Normalerweise geht mein Tag sehr früh los, so um neun, im besten Fall kann ich vorher kurz Tennis spielen, dann folgt ein Meeting nach dem anderen. 95 Prozent meines Tages rede ich mit Mitarbeitern oder Lieferanten, dazwischen bin ich unterwegs von einem Restaurant zum nächsten. Die Arbeit reicht vom Reparieren einer Spüle bis zur Verhandlung mit Behörden. Richtig hart wirds ab Freitag, da arbeite ich durch bis Sonntagabend. Montag früh rufen dann die Handwerker an. Oder die Nachbarn, oder die Verwaltung.


Arbeitgeber in der Gastro in den Corona-Jahren, das war echt hart. In der Krise hab ich gemerkt, wie wichtig Loyalität ist. Dass es nur ein paar Leute gibt um einen rum: meine Frau, meine Schwester, die Eltern und eine Handvoll Freunde. Menschen sind viel wichtiger als Geld. Geld kommt und geht, ich verlier mal 300’000, dann gewinn ich sie wieder, aber verliere ich Menschen, lässt sich das nicht mehr reparieren.

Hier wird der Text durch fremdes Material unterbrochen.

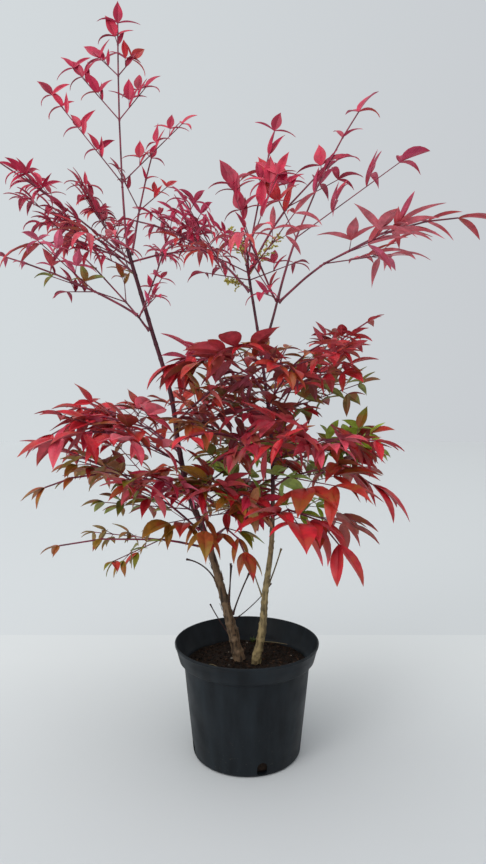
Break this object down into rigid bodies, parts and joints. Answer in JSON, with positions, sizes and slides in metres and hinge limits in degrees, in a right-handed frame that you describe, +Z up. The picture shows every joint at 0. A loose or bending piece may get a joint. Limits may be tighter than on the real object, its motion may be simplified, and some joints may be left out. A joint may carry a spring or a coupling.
{
  "type": "potted heavenly bamboo shrub",
  "caption": "Shrub of bare leaning canes with divided red compound leaves in two tiers, growing in a round tapered nursery pot.",
  "frame": {"origin": "centre of the pot's flat underside", "axes": "+Z up along the pot's axis, +X to the viewer's right and +Y away from the viewer when the plant is seen with the reddish, left-leaning cane on the left"},
  "size_m": [0.6377, 0.3451, 0.9935],
  "materials": {
    "pot_plastic": "satin",
    "growing_medium": "matte",
    "left_cane_bark": "matte",
    "right_cane_bark": "matte",
    "leaf_stalks": "satin",
    "leaves_red": "satin",
    "leaves_bright": "satin",
    "leaves_wine": "satin",
    "leaves_olive": "satin",
    "leaves_green": "satin"
  },
  "bodies": {
    "root": {"pot": "pot_plastic", "growing_medium": "growing_medium", "left_cane": "left_cane_bark", "right_cane": "right_cane_bark", "left_low_stalk": "leaf_stalks", "right_wide_stalk": "leaf_stalks", "left_top_stalk": "leaf_stalks", "left_upright_stalk": "leaf_stalks", "left_low_sweep_stalk": "leaf_stalks", "right_inner_stalk": "leaf_stalks", "right_top_stalk": "leaf_stalks", "right_upright_stalk": "leaf_stalks", "right_wide_upright_stalk": "leaf_stalks", "right_wide_sweep_stalk": "leaf_stalks", "skirt_left_lowest_stalk": "leaf_stalks", "skirt_left_low_stalk": "leaf_stalks", "skirt_right_green_stalk": "leaf_stalks", "left_top_leaf": "leaves_red", "left_upright_leaf": "leaves_red", "left_sweep_leaf": "leaves_red", "left_near_leaf": "leaves_bright", "left_inner_leaf": "leaves_red", "left_back_leaf": "leaves_red", "left_low_sweep_leaf": "leaves_red", "left_low_back_leaf": "leaves_olive", "left_low_inner_leaf": "leaves_red", "right_inner_leaf": "leaves_red", "right_top_leaf": "leaves_red", "right_upright_leaf": "leaves_red", "right_back_leaf": "leaves_red", "right_near_leaf": "leaves_bright", "right_wide_inner_leaf": "leaves_red", "right_wide_upright_leaf": "leaves_red", "right_wide_sweep_leaf": "leaves_bright", "skirt_left_lowest_leaf": "leaves_olive", "skirt_left_low_leaf": "leaves_wine", "skirt_left_middle_leaf": "leaves_olive", "skirt_left_high_leaf": "leaves_bright", "skirt_left_near_leaf": "leaves_bright", "skirt_left_back_leaf": "leaves_wine", "skirt_left_low_back_leaf": "leaves_olive", "skirt_left_foot_leaf": "leaves_olive", "skirt_top_near_leaf": "leaves_bright", "skirt_top_left_leaf": "leaves_wine", "skirt_top_middle_leaf": "leaves_wine", "skirt_top_right_leaf": "leaves_wine", "skirt_middle_near_leaf": "leaves_wine", "skirt_middle_leaf": "leaves_olive", "skirt_middle_back_leaf": "leaves_green", "skirt_low_near_leaf": "leaves_bright", "skirt_low_middle_leaf": "leaves_olive", "skirt_lowest_near_leaf": "leaves_olive", "skirt_right_high_leaf": "leaves_wine", "skirt_right_high_back_leaf": "leaves_olive", "skirt_right_green_leaf": "leaves_green", "skirt_right_middle_leaf": "leaves_bright", "skirt_right_near_leaf": "leaves_wine", "skirt_right_low_near_leaf": "leaves_wine", "skirt_back_high_leaf": "leaves_olive", "skirt_back_low_leaf": "leaves_green"}
  },
  "joints": []
}
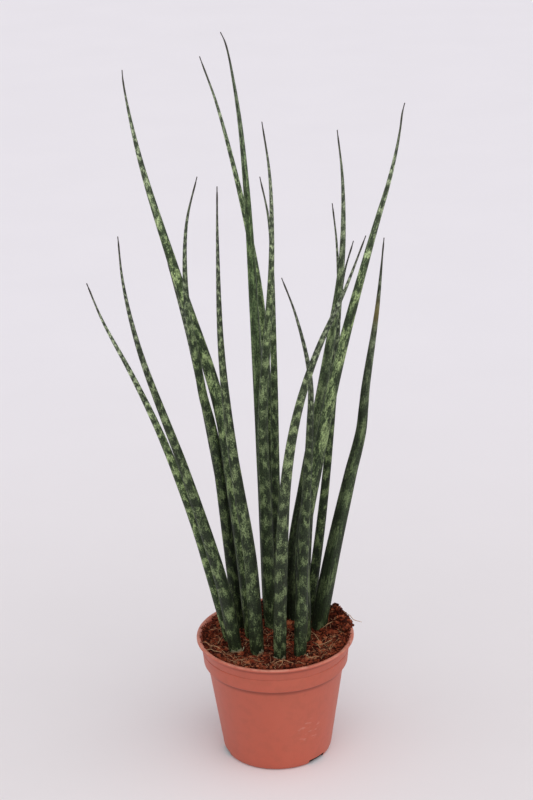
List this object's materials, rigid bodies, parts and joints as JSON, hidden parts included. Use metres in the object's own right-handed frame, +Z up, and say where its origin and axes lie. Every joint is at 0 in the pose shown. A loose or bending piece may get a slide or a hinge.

Deswegen verstehe ich die Konzerne nicht, die bei mir wegen Mitarbeiterevents anfragen, aber nur ein Budget von 50 Franken pro Kopf haben. Ich hab 2022 ein gutes Jahr gehabt. Da hab ich mein Team eingeladen. Gesagt, wir machen einen Teamausflug zum Europapark. Dann aber ist unser Bus zum Flughafen abgebogen. Ich hatte ein Flugzeug gechartert, nach Split, ans Meer. Ein Tag lang Beach-Club, so wie ich jetzt. Danke schön an meine Leute.